> _TASK PROMPT_
Print exactly the part opening with the line containing "if empty is" and closing with the line containing "# ---- shared", with both of those lines included.

> _EXERCISE INPUT_

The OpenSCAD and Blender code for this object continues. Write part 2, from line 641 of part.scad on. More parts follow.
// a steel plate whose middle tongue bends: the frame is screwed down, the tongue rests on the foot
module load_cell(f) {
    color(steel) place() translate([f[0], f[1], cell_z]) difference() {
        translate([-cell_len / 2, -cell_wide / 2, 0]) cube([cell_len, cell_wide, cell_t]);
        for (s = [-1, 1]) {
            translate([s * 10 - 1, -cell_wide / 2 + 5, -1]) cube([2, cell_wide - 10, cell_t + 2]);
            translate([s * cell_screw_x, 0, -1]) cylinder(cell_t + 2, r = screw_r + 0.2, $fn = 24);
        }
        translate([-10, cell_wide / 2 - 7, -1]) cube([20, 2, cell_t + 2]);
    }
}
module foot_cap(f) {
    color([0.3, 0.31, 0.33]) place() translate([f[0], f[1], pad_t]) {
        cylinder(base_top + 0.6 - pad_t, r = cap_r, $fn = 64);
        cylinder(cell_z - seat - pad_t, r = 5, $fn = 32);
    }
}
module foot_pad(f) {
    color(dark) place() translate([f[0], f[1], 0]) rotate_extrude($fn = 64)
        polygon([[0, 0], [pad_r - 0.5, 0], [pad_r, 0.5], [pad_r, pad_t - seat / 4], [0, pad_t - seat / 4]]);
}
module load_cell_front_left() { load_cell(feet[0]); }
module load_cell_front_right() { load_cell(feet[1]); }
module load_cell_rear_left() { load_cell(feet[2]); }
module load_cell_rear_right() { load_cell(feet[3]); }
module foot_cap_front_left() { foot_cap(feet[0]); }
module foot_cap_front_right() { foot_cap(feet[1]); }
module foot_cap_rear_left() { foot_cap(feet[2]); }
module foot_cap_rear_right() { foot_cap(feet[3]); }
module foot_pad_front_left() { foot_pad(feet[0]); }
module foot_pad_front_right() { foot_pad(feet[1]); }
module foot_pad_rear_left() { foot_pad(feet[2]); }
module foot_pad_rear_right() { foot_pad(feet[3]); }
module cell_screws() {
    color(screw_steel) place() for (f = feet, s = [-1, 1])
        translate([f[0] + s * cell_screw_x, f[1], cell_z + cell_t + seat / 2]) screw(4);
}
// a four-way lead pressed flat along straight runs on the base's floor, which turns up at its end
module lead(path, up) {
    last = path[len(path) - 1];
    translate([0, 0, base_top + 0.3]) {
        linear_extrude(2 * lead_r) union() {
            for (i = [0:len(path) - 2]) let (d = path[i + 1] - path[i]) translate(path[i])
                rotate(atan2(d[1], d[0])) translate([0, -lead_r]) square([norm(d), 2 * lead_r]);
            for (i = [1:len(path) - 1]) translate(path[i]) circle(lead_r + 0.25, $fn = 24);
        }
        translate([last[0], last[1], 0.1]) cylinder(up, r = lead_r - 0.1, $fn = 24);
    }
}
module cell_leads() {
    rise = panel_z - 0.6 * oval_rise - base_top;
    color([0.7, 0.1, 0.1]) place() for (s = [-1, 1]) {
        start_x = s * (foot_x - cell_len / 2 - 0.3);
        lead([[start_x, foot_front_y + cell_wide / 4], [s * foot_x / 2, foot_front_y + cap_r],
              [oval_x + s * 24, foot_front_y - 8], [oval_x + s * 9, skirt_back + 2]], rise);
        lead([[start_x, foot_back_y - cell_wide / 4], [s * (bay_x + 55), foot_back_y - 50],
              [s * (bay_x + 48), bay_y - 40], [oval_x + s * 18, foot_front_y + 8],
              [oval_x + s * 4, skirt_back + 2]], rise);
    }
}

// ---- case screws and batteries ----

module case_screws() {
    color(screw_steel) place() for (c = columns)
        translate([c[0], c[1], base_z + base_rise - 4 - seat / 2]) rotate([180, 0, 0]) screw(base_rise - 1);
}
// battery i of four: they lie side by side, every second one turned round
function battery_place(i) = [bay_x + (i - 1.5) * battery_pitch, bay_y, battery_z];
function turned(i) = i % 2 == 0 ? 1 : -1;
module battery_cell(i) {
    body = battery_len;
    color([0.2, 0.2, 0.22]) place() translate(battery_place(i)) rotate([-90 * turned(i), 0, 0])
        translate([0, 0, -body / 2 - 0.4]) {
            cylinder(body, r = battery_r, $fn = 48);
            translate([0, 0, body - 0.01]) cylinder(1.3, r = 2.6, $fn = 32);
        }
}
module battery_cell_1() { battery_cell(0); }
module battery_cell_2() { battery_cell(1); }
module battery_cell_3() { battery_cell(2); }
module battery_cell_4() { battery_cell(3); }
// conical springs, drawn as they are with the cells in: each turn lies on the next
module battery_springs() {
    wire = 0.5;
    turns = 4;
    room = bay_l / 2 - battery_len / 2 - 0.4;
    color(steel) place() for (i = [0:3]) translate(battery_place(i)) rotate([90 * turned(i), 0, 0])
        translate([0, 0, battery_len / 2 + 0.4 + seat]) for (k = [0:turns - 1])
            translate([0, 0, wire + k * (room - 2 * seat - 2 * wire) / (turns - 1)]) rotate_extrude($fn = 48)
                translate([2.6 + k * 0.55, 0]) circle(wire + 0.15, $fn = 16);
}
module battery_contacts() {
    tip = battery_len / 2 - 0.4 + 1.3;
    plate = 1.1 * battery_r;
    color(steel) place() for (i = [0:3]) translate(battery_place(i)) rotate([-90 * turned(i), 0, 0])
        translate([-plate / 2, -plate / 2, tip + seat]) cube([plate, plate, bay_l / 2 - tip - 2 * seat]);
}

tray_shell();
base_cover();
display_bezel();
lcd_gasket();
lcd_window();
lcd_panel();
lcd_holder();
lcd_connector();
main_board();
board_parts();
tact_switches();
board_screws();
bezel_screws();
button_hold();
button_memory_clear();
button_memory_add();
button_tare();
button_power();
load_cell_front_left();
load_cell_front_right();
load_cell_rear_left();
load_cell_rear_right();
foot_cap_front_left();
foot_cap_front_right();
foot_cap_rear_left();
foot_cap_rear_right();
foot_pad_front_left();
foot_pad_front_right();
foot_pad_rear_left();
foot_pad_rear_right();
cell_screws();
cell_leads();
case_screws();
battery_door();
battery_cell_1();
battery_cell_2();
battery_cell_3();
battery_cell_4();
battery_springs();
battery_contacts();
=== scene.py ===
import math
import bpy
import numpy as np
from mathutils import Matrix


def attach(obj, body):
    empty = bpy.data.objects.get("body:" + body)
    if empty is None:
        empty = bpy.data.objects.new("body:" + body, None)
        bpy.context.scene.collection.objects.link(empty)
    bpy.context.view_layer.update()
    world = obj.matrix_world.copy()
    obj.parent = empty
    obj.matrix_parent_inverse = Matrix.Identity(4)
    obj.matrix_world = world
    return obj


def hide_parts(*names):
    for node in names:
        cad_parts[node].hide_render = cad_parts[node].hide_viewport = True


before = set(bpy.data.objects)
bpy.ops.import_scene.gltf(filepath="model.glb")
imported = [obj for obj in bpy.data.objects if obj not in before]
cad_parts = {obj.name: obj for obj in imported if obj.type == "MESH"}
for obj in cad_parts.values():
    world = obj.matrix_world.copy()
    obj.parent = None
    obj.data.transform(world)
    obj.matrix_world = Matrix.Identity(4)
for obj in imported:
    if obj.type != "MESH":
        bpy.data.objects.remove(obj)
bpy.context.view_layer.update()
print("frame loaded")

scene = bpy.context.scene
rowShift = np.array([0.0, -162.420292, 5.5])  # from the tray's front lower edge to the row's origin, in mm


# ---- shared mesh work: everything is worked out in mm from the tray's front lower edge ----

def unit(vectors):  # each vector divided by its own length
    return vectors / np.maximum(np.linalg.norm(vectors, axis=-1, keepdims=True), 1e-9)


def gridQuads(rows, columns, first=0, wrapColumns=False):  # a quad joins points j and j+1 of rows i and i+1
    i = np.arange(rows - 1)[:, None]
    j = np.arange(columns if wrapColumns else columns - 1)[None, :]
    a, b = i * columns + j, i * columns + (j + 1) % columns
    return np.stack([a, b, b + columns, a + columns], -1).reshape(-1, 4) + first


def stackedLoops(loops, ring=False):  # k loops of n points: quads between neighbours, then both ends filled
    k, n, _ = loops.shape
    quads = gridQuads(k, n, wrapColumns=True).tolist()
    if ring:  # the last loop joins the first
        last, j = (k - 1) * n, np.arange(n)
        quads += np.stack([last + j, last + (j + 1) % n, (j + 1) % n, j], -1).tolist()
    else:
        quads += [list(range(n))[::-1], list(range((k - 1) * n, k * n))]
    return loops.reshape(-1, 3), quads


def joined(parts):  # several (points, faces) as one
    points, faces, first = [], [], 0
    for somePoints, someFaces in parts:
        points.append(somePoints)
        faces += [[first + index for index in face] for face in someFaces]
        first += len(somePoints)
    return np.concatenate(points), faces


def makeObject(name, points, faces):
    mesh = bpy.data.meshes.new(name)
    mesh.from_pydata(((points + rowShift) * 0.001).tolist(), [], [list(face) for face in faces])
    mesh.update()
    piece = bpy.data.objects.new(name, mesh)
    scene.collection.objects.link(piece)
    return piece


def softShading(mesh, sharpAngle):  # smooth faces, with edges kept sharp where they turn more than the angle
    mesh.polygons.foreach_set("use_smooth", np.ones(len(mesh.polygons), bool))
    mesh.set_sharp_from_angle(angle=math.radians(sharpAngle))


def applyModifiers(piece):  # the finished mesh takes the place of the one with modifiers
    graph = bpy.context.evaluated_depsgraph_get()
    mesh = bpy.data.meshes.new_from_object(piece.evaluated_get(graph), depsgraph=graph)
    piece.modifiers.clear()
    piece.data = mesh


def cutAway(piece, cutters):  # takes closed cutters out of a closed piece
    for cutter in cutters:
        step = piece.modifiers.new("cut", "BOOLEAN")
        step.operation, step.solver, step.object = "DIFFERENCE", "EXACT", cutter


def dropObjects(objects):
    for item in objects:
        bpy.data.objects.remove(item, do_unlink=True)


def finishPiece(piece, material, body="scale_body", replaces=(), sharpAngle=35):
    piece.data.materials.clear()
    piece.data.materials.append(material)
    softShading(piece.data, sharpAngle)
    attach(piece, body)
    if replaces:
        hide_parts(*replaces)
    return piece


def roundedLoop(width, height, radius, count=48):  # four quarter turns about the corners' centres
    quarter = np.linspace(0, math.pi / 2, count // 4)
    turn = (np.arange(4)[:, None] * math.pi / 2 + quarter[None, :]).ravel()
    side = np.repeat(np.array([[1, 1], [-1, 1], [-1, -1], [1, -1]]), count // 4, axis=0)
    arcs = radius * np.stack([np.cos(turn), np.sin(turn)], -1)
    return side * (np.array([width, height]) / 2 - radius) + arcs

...

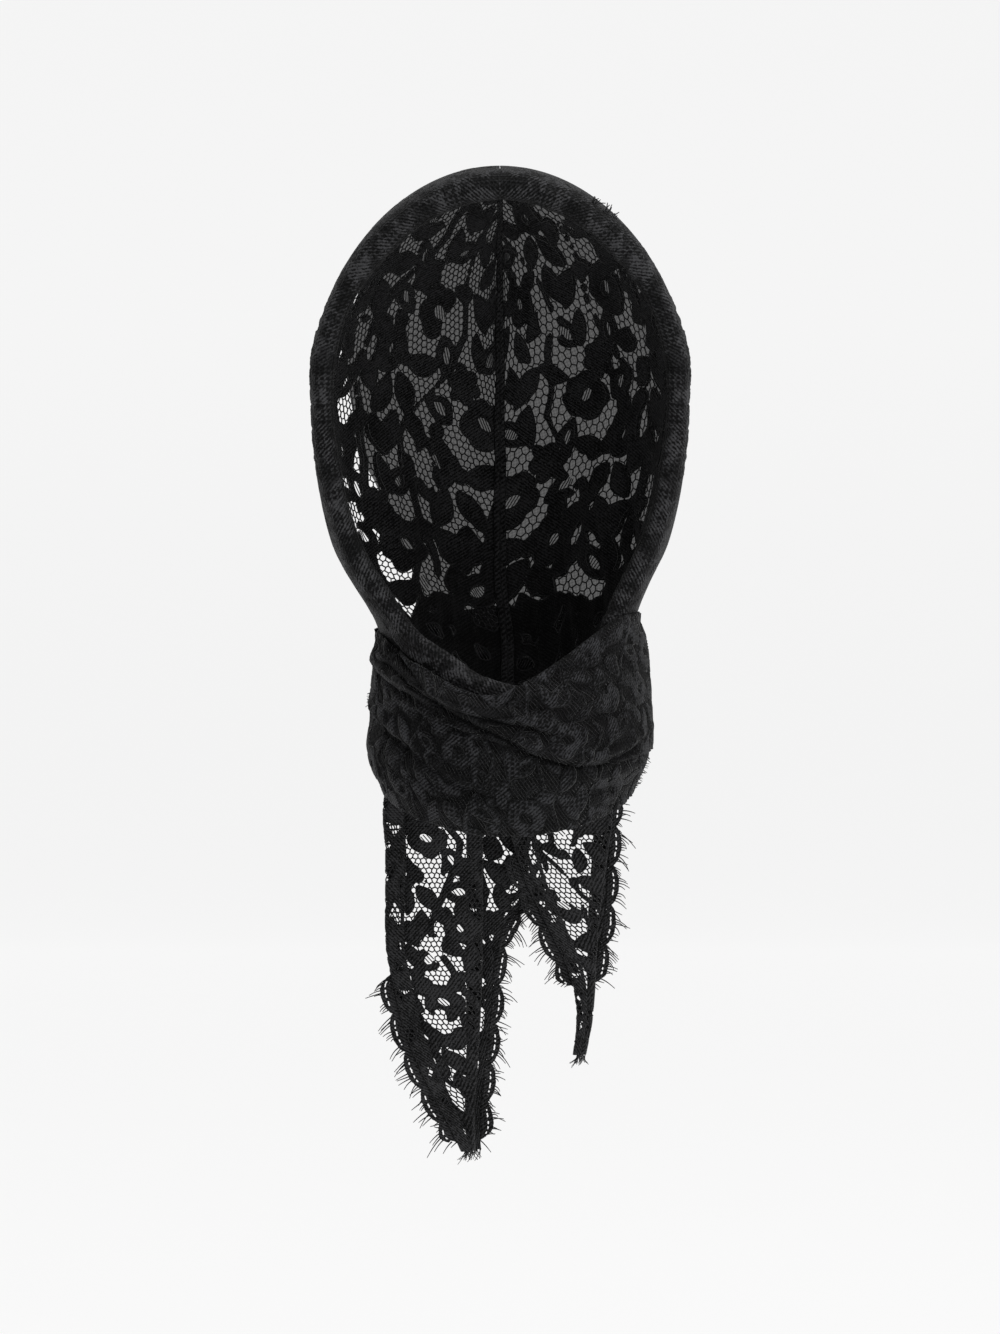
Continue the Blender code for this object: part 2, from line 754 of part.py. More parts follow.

==

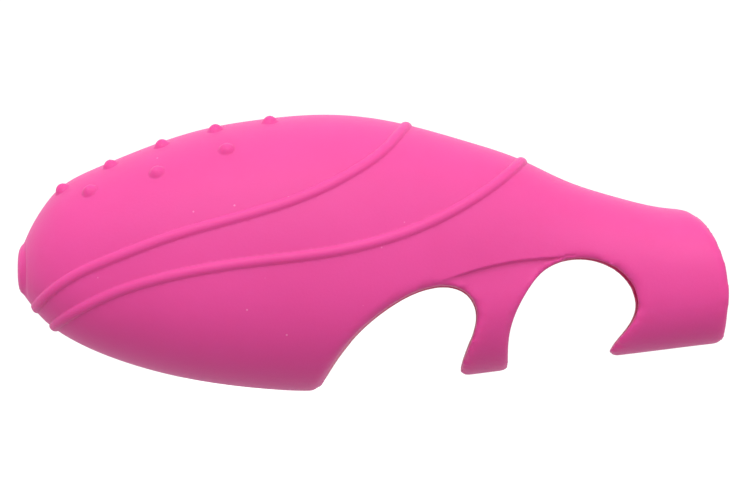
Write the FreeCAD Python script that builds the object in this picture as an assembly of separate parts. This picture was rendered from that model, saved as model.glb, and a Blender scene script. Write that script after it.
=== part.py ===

> _RESULT OF THIS TASK_
    if empty is None:
        empty = bpy.data.objects.new("body:" + body, None)
        bpy.context.scene.collection.objects.link(empty)
    bpy.context.view_layer.update()
    world = obj.matrix_world.copy()
    obj.parent = empty
    obj.matrix_parent_inverse = Matrix.Identity(4)
    obj.matrix_world = world
    return obj


def hide_parts(*names):
    for node in names:
        cad_parts[node].hide_render = cad_parts[node].hide_viewport = True


before = set(bpy.data.objects)
bpy.ops.import_scene.gltf(filepath="model.glb")
imported = [obj for obj in bpy.data.objects if obj not in before]
cad_parts = {obj.name: obj for obj in imported if obj.type == "MESH"}
for obj in cad_parts.values():
    world = obj.matrix_world.copy()
    obj.parent = None
    obj.data.transform(world)
    obj.matrix_world = Matrix.Identity(4)
for obj in imported:
    if obj.type != "MESH":
        bpy.data.objects.remove(obj)
bpy.context.view_layer.update()
print("frame loaded")

scene = bpy.context.scene
rowShift = np.array([0.0, -162.420292, 5.5])  # from the tray's front lower edge to the row's origin, in mm


# ---- shared mesh work: everything is worked out in mm from the tray's front lower edge ----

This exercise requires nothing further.